Node.js exposes C++ classes to the JavaScript layer using V8 through an
interface called internalBinding
where each subsystem of Node.js registers
its own bindings. An example implementation of how node:buffer
registers
a certain function is available below.
void Initialize(Local<Object> target,
Local<Value> unused,
Local<Context> context,
void* priv) {
SetMethod(context, target, "setBufferPrototype", SetBufferPrototype);
}
void RegisterExternalReferences(ExternalReferenceRegistry* registry) {
registry->register(SetBufferPrototype);
}
NODE_BINDING_CONTEXT_AWARE_INTERNAL(buffer, node::Buffer::Initialize)
NODE_BINDING_EXTERNAL_REFERENCE(buffer, node::Buffer::RegisterExternalReferences)
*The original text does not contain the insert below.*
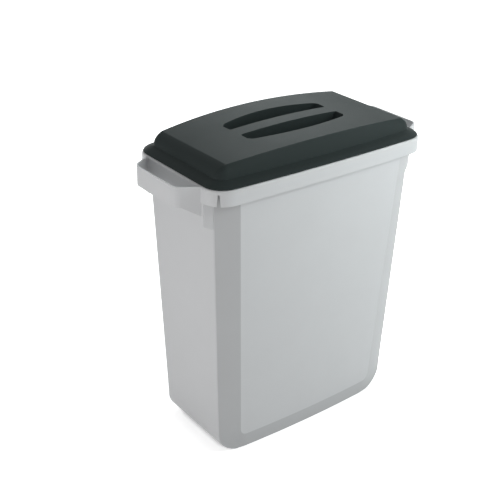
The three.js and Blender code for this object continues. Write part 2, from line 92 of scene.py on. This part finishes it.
class WasteBinFinish(bpy.types.PropertyGroup):
    """Colours and surface of the two plastics."""

    tub_colour: FloatVectorProperty(
        name="Tub",
        description="Colour of the tub's plastic",
        subtype="COLOR",
        size=3,
        min=0,
        max=1,
        default=(0.6, 0.603, 0.612),
    )
    lid_colour: FloatVectorProperty(
        name="Lid",
        description="Colour of the lid's plastic",
        subtype="COLOR",
        size=3,
        min=0,
        max=1,
        default=(0.029, 0.037, 0.0365),
    )
    tub_roughness: FloatProperty(
        name="Tub roughness",
        description="How matt the tub is",
        min=0,
        max=1,
        default=0.5,
    )
    lid_roughness: FloatProperty(
        name="Lid roughness",
        description="How matt the lid is",
        min=0,
        max=1,
        default=0.5,
    )
    tub_gloss: FloatProperty(
        name="Tub gloss",
        description="How strongly the tub mirrors, where 0.5 is plain plastic",
        min=0,
        max=1,
        default=0.3,
    )
    lid_gloss: FloatProperty(
        name="Lid gloss",
        description="How strongly the lid mirrors, where 0.5 is plain plastic",
        min=0,
        max=1,
        default=0.04,
    )
    # The borders' darker colour is painted shade: the tub's colour scaled down on the borders
    # by this tone.
    border_painted_shade: FloatProperty(
        name="Border tone",
        description="How much of the tub's colour its polished borders show",
        min=0,
        max=1,
        default=0.81,
    )
    rub_marks: FloatProperty(
        name="Rub marks",
        description="Strength of the hair-thin marks from handling",
        min=0,
        max=1,
        default=0.3,
    )
    grain_size: FloatProperty(
        name="Grain size",
        description="Width of one grain of the eroded mould surface",
        subtype="DISTANCE",
        unit="LENGTH",
        min=0.0001,
        max=0.01,
        default=0.9 * MM,
    )
    grain_depth: FloatProperty(
        name="Grain depth",
        description="Height of the grain",
        subtype="DISTANCE",
        unit="LENGTH",
        min=0,
        max=0.001,
        default=0.05 * MM,
    )
    edge_round: FloatProperty(
        name="Edge rounding",
        description="Radius that the light sees on the moulded edges",
        subtype="DISTANCE",
        unit="LENGTH",
        min=0,
        max=0.005,
        default=0.4 * MM,
    )


class WasteBinStage(bpy.types.PropertyGroup):
    """The camera, the floor and the lamps."""

    azimuth: FloatProperty(
        name="Azimuth",
        description="Camera's turn about the bin, from straight in front",
        subtype="ANGLE",
        default=math.radians(-37.436),
    )
    elevation: FloatProperty(
        name="Elevation",
        description="Camera's height angle",
        subtype="ANGLE",
        default=math.radians(27.0466),
    )
    roll: FloatProperty(
        name="Roll",
        description="Camera's turn about its own line of sight",
        subtype="ANGLE",
        default=math.radians(0.9315),
    )
    distance: FloatProperty(
        name="Distance",
        description="From the camera to the bin's middle, along the line of sight",
        subtype="DISTANCE",
        unit="LENGTH",
        default=2038.179 * MM,
    )
    aim_height: FloatProperty(
        name="Aim height",
        description="Height of the point that the camera is set out from",
        subtype="DISTANCE",
        unit="LENGTH",
        default=320 * MM,
    )
    slide_right: FloatProperty(
        name="Slide right",
        description="How far the aim point lies right of the frame's middle",
        subtype="DISTANCE",
        unit="LENGTH",
        default=60.949 * MM,
    )
    slide_down: FloatProperty(
        name="Slide down",
        description="How far the aim point lies below the frame's middle",
        subtype="DISTANCE",
        unit="LENGTH",
        default=39.034 * MM,
    )
    lens: FloatProperty(
        name="Lens",
        description="Focal length on a 36 mm sensor, in millimetres",
        min=1,
        default=70.956,
    )
    floor_size: FloatProperty(
        name="Floor size",
        description="Side of the square floor",
        subtype="DISTANCE",
        unit="LENGTH",
        default=60.0,
    )
    floor_shade: FloatProperty(
        name="Floor shade",
        description="How pale the floor is for the light that it gives back to the bin",
        min=0,
        max=1,
        default=0.6,
    )
    # The glow is lowered round the bin's base over the touch reach and the shadow reach:
    # painted shadow on the floor.
    floor_glow: FloatProperty(
        name="Floor glow",
        description="White that the camera sees on the floor near the bin, over its light",
        min=0,
        max=1,
        default=0.5,
    )
    touch_reach: FloatProperty(
        name="Touch reach",
        description="From the dark patch under the bin to where the floor glow is full",
        subtype="DISTANCE",
        unit="LENGTH",
        min=0.001,
        default=24 * MM,
    )
    shadow_reach: FloatProperty(
        name="Shadow reach",
        description="From the dark patch to where the floor is plain white to the camera",
        subtype="DISTANCE",
        unit="LENGTH",
        min=0.001,
        default=120 * MM,
    )
    fill: FloatProperty(
        name="Fill",
        description="Strength of the light from all round",
        min=0,
        default=0.3,
    )


def node_tree(material):
    """An emptied node tree and its output node."""
    material.use_nodes = True
    tree = material.node_tree
    tree.nodes.clear()
    return tree, tree.nodes.new("ShaderNodeOutputMaterial")


def between(tree, low, high, factor):
    """A value that goes from low to high as the factor goes from 0 to 1."""
    span = tree.nodes.new("ShaderNodeMapRange")
    span.inputs["To Min"].default_value = low
    span.inputs["To Max"].default_value = high
    tree.links.new(factor, span.inputs["Value"])
    return span.outputs["Result"]


def rise(tree, start, end, value):
    """A value that goes from 0 to 1 as another goes from a start to an end."""
    span = tree.nodes.new("ShaderNodeMapRange")
    span.inputs["From Min"].default_value = start
    span.inputs["From Max"].default_value = end
    tree.links.new(value, span.inputs["Value"])
    return span.outputs["Result"]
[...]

The internals of how internalBinding
is created, maintained and used is out
of context of this article. For more information, please refer to the
Github discussion I've created called Communication steps between JS and C++.
Problem Definition
Here is a quick overview of the implementation provided by Node.js v19.8.0. The code below is a simplified version of the actual implementation, and does not include base url as the parameter.
Whenever a user calls new URL
inside Node.js, the following class is created.
This class is a wrapper for calling the actual implementation in C++ provided
by the Ada URL parser. The following code is available on Github.
const { parse } = internalBinding('url');
class URL {
#context = new URLContext();
constructor(input) {
input = `${input}`;
if (!parse(input, this.#onParseComplete)) {
throw new ERR_INVALID_URL(input);
}
}
}
The parse
method takes 2 parameters, input and the completion callback.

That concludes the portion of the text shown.